To summarize that with a simple five star system seems silly to me. But then again, whisky ratings are silly to me too.

-David Driscoll


New Cadenhead Creations Arrives

You can tell things are getting intense when we have three blog posts in one day before lunch time. If you read that last post about the demand for new “small batch” single malt (i.e. the Balvenie Tun 1401), then you can see where the market is headed. Personally, I’m on board with this new trend. After working on the Fuenteseca tequila blend, I’m more convinced than ever that great whisky can be the result of numerous whiskies. What’s necessary, however, are the specs – what’s in the blend that makes it so special? Don’t leave us in the dark!! Mark Watt over at Cadenhead in Campbeltown is sitting on a serious treasure trove of old casks. Cadenhead has always had the goods. They just needed someone to start utilizing them. The last few products we’ve received have been outstanding (Highland Park 21, Bowmore 14, Cameronbridge 24, Caperdonich 35, etc) and this new blend is no different.

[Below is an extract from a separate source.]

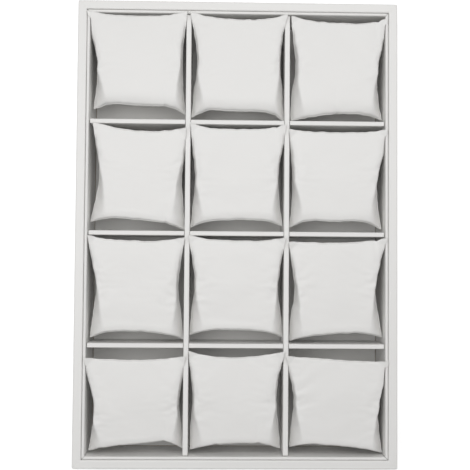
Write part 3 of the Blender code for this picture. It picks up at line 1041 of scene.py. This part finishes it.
def seen_rays(tree):
    """1 for what the camera sees, by itself, in a reflection or through glass, and 0 for the light."""
    path = tree.nodes.new("ShaderNodeLightPath")
    seen = add_math(tree, "MAXIMUM", path.outputs["Is Camera Ray"], path.outputs["Is Glossy Ray"])
    return add_math(tree, "MAXIMUM", seen, path.outputs["Is Transmission Ray"])


def add_floor(glow):
    """A plain pale floor that shows white and keeps the box's shadow."""
    half = 3.0
    mesh = bpy.data.meshes.new("studio_floor")
    corners = [(-half, -half, 0.0), (half, -half, 0.0), (half, half, 0.0), (-half, half, 0.0)]
    mesh.from_pydata(corners, [], [(0, 1, 2, 3)])
    material = bpy.data.materials.new("studio_floor")
    material.use_nodes = True
    tree = material.node_tree
    shader = tree.nodes["Principled BSDF"]
    shader.inputs["Base Color"].default_value = (0.9, 0.9, 0.9, 1.0)
    shader.inputs["Roughness"].default_value = 0.9
    shader.inputs["Emission Color"].default_value = (1.0, 1.0, 1.0, 1.0)
    tree.links.new(add_math(tree, "MULTIPLY", seen_rays(tree), glow), shader.inputs["Emission Strength"])
    link_piece("studio_floor", mesh, material)


def add_lights(scene, stage):
    """Even light from all round, white to the camera, and one large soft lamp overhead, towards the back."""
    world = bpy.data.worlds.new("studio")
    scene.world = world
    world.use_nodes = True
    tree = world.node_tree
    sky = tree.nodes["Background"]
    sky.inputs["Color"].default_value = (1.0, 1.0, 1.0, 1.0)
    extra = add_math(tree, "MULTIPLY", seen_rays(tree), 1 - stage.sky_strength)
    tree.links.new(add_math(tree, "ADD", extra, stage.sky_strength), sky.inputs["Strength"])
    lamp_data = bpy.data.lights.new("overhead_lamp", "AREA")
    lamp_data.shape = "RECTANGLE"
    lamp_data.size = stage.lamp_width
    lamp_data.size_y = stage.lamp_depth
    lamp_data.energy = stage.lamp_power
    lamp = bpy.data.objects.new("overhead_lamp", lamp_data)
    lamp.location = (stage.lamp_side, stage.lamp_shift, stage.lamp_height)
    lamp.visible_camera = False
    lamp.rotation_euler = (-lamp.location).to_track_quat("-Z", "Y").to_euler()
    scene.collection.objects.link(lamp)


class WATCH_BOX_PT_panel(Panel):
    """Lists the steps that dress the box, with their settings"""
    bl_idname = "WATCH_BOX_PT_panel"
    bl_label = "Watch box"
    bl_space_type = "VIEW_3D"
    bl_region_type = "UI"
    bl_category = "Watch box"

    def draw(self, context):
        box = context.scene.watch_box
        for title, settings, operators in (
                ("Frame", box.wrap, ("wrap_frame", "line_frame")),
                ("Coverings", box.leather, ("finish_base",)),
                ("Cushions", box.cushion, ("stuff_cushions",)),
                ("Stage", box.stage, ("set_stage",))):
            part = self.layout.box()
            part.label(text=title)
            for name in settings.__annotations__:
                part.prop(settings, name)
            for operator in operators:
                part.operator("watch_box." + operator)


CLASSES = (
    LeatherSettings, WrapSettings, CushionSettings, StageSettings, WatchBoxSettings,
    WATCH_BOX_OT_wrap_frame, WATCH_BOX_OT_line_frame, WATCH_BOX_OT_finish_base,
    WATCH_BOX_OT_stuff_cushions, WATCH_BOX_OT_set_stage, WATCH_BOX_PT_panel)


def register():
    """Add the settings, the operators and the panel."""
    for item in CLASSES:
        bpy.utils.register_class(item)
    bpy.types.Scene.watch_box = PointerProperty(type=WatchBoxSettings)


def unregister():
    """Take them away again."""
    del bpy.types.Scene.watch_box
    for item in reversed(CLASSES):
        bpy.utils.unregister_class(item)


def main():
    """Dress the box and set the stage."""
    register()
    bpy.ops.watch_box.wrap_frame()
    bpy.ops.watch_box.line_frame()
    bpy.ops.watch_box.finish_base()
    bpy.ops.watch_box.stuff_cushions()
    bpy.ops.watch_box.set_stage()


if __name__ == "__main__":
    main()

Cadenhead's 20 Year Old "Creations" Batch #1 Blended Scotch Whisky $99.99 -- The first release of Mark Watt's highly-anticipated small batch blend has arrived -- a twenty year old, sherry-aged marriage of Bruichladdich and Mortlach single malts with the grain whiskies of Cameronbridge and Invergordon. The rich malty notes come instantly in the nose and burnt sugar and sherry spices are decadent on the first sip. The bits of toasted marshmallow and marzipan linger long on the finish. The grain component is definitely palatable, so the overall experience isn't as supple as sherry-aged single malt would be, but the blending talent of Watt is on full display. It's a seamless blend that really highlights the strengths of each whisky. There's not much available, but we're taking everything we can get. Cadenhead's resources have yet to be fully tapped, in our opinion.